Y lo maravilloso de vivir, al fin y al cabo, es que no sabes lo que va a pasar. No sabes lo que te va a ocurrir ni cómo vas a enfrentarte a determinadas situaciones. Y eso es algo francamente complicado sobre todo cuando es la propia vida la que te pilla por sorpresa.
Sin embargo y aunque parezca una incongruencia, las mejores vivencias, por lo menos en mi caso, siempre han venido a mí sin previo aviso, sin planearlo y acompañadas de la maravillosa certeza que te da saber que simplemente tú no podías hacer nada por evitar que te tocaran. ¿Y por qué habrían de evitarse si son tan maravillosas?
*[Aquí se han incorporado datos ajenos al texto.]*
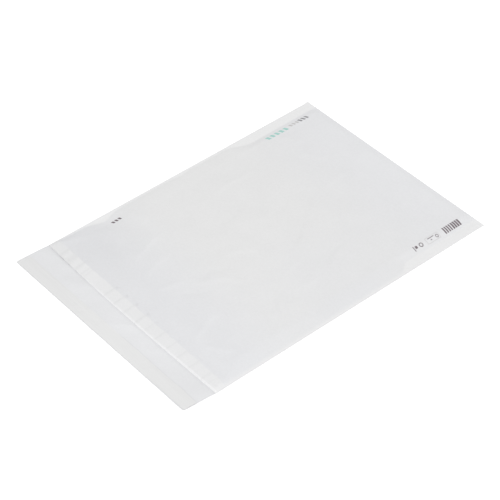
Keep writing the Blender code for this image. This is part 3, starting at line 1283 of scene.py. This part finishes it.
def finish_tree(
    tree: bpy.types.NodeTree, made: list[bpy.types.NodeSocket], material: bpy.types.NodeSocket
) -> bpy.types.NodeTree:
    """Joins what a tree made, makes its copies real, dresses it and hands it out.

    Args:
        tree: The tree of Geometry Nodes.
        made: The pieces of geometry that it made.
        material: The material's socket.

    Returns:
        The tree.
    """
    joined = add_node(tree, "GeometryNodeJoinGeometry", {0: made}).outputs[0]
    real = add_node(tree, "GeometryNodeRealizeInstances", {0: joined}).outputs[0]
    dressed = add_node(tree, "GeometryNodeSetMaterial", {0: real, "Material": material}).outputs[0]
    add_node(tree, "NodeGroupOutput", {0: dressed})
    return tree


def grow(piece: bpy.types.Object, tree: bpy.types.NodeTree, values: dict[str, object]) -> None:
    """Runs a node tree on a piece and keeps the result as plain mesh.

    Args:
        piece: The object.
        tree: The tree. Its first input is the object's own geometry.
        values: The tree's other inputs, by name.
    """
    nodes = piece.modifiers.new("growth", "NODES")
    nodes.node_group = tree
    for item in tree.interface.items_tree:
        if item.item_type == "SOCKET" and item.in_out == "INPUT" and item.name in values:
            nodes[item.identifier] = values[item.name]
    settle(piece)


@dataclass
class BubbleFilm:
    """The web of bubble film, folded like the paper and lying in it, its bubbles to the pocket."""

    form: WebForm
    name: str = "bubble_film"
    clearance: float = 0.3 * MM
    sheet: float = 0.1 * MM
    bubble_radius: float = 5.1 * MM
    row_pitch: float = 13.1 * MM
    columns: int = 29
    bubble_sides: int = 9
    seam_clearance: float = 2.2 * MM  # from a seam's inner edge, where the pocket is too thin
    bubble_rings: int = 3
    least_rise: float = 0.12 * MM
    crown_reach: float = 0.93  # how far up its rounding a bubble's flat crown lies
    crown_power: float = 3.2
    end_margin: float = 1.1  # in bubble radii, from the film's end to the first bubble's centre
    step_across: float = 5.7 * MM
    step_along: float = 8 * MM
    step_on_slope: float = 1.6 * MM
    step_at_end: float = 1.5 * MM
    step_at_fold: float = 3 * MM
    fold_steps: int = 10
    near_end: float = 12 * MM

    def web(self) -> bpy.types.Object:
        """Makes the film's outer face as an open sheet with its map and the room for bubbles.

        Returns:
            The sheet, whose normals point to the pocket.
        """
        form = self.form
        left, right = -form.half + form.film_inset_left, form.half - form.film_inset_right
        slope = form.slope
        across = [left, *stations(left, left + slope, self.step_on_slope)]
        across += stations(across[-1], right - slope, self.step_across)
        across += stations(across[-1], right, self.step_on_slope)
        inwards = form.paper / 2 + self.clearance
        press = form.length - form.fold_press
        calm = form.strip + self.near_end
        up = [form.strip, *stations(form.strip, calm, self.step_at_end)]
        up += stations(calm, press, self.step_along) + stations(press, form.length, self.step_at_fold)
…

Pues simplemente porque a veces son profundamente dolorosas y te dejan marca para siempre.
Ahora es el momento en el que aquel "Presente perfecto" se va transformando en algo un poco más "pluscuamperfecto", con momentos de ayer y hoy, con una sensación extrañamente familiar y unas cuantas pinceladas de realidad que me hacen pensar que, ahora sí, me adentro en la edad adulta y que no hay marcha atrás.
Yo sé que ya no soy esa chica perdida que buscaba saber quién era y que deseaba no se sabe muy bien el qué, pero indudablemente e inexorablemente algo de ella se ha quedado en mí: su miedo.
Cuando las pulsaciones me suben a 140, cuando no puedo conciliar el sueño, cuando se me quita el apetito, sé que ella me ha dejado el mejor regalo, porque es en ese instante cuando una fuerza sobrenatural que nace de algún lugar entre el corazón y el estómago se apodera de mí y consigue que levante la vista, mire al frente y me vuelva más valiente que nunca.
Ahora no importan los dolores de cabeza, ni el catarro, no importan los viajes, ni los madrugones, ahora queda mucho por hacer, toda esa valentía va por mis doce enanitos.